In its decision, the court ruled that the state's law requiring they show a reason to carry a gun “violates the Fourteenth Amendment by preventing law-abiding citizens with ordinary self-defense needs from exercising their Second Amendment right to keep and bear arms in public for self-defense.”
In striking down New York’s law, the court said it would not agree with a broad definition for where guns can be prohibited.
“There is no historical basis for New York to effectively declare the island of Manhattan a “sensitive place” simply because it is crowded and protected generally by the New York City Police Department,” the decision said.
Complicating matters for states and local governments is that Thomas, in the decision, said regulations have to reflect “American tradition” by complying with the thought at the time of the nation’s founding.
However, Breyer wrote in his dissent that the reliance on what was accepted as restrictions on the Second Amendment in the 1700s will make it difficult for lawmakers to define “sensitive places.”
“So where does that leave the many locations in a modern city with no obvious 18th- or 19th-century analogue?”Breyer wrote. “What about subways, nightclubs, movie theaters, and sports stadiums?
Jurisdictions trying to write new laws should research places where guns were not allowed at the nation’s founding, Soronen said.

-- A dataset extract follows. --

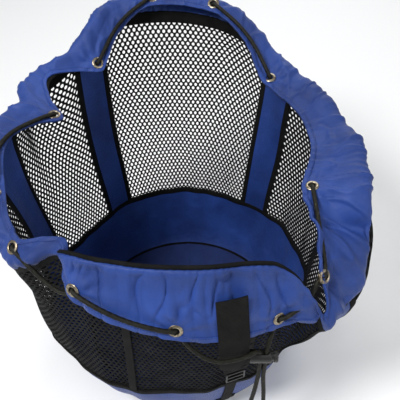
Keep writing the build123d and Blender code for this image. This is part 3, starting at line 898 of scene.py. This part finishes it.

But, she added, “we won’t know what history allows until the Supreme Court tells us.”
Breyer also noted that relying on history to judge what laws are acceptable now will make it difficult for courts to decide the slew of lawsuits to come over new gun regulations.
Rather, Breyer argued that the court should have left it up to states to decide how to balance gun violence while protecting gun rights, particularly because different areas face different situations. “The Court today severely burdens States’ efforts to do so,” he wrote.
The decision comes as the nation is still reeling from the recent mass shootings, and as the Congress is expected to pass a compromise bill that will not go as far as gun control advocates want.
The measure, which could pass the Senate and House this week, would among other things send federal funding to states to support so-called red flag laws. It also would allow states to use the funds to deal with gun owners thought to be a danger to themselves or others.
The National Rifle Association, which opposes the bill, praised the court in a statement as “the most significant Second Amendment ruling in more than a decade.”
The group’s vice president, Wayne LaPierre, said the “ruling brings life-saving justice to law-abiding Americans who have lived under unconstitutional regimes all across our country.”
Erich Pratt, senior vice president of Gun Owners of America, also praised the ruling.
“Allowing the government to decide which citizens are permitted to carry a firearm outside the home downgrades our God-given rights to mere privileges,” he wrote. “This is why the Second Amendment says our right to keep and bear firearms ‘shall not be infringed.”
Kery Murakami is a senior reporter for Route Fifty.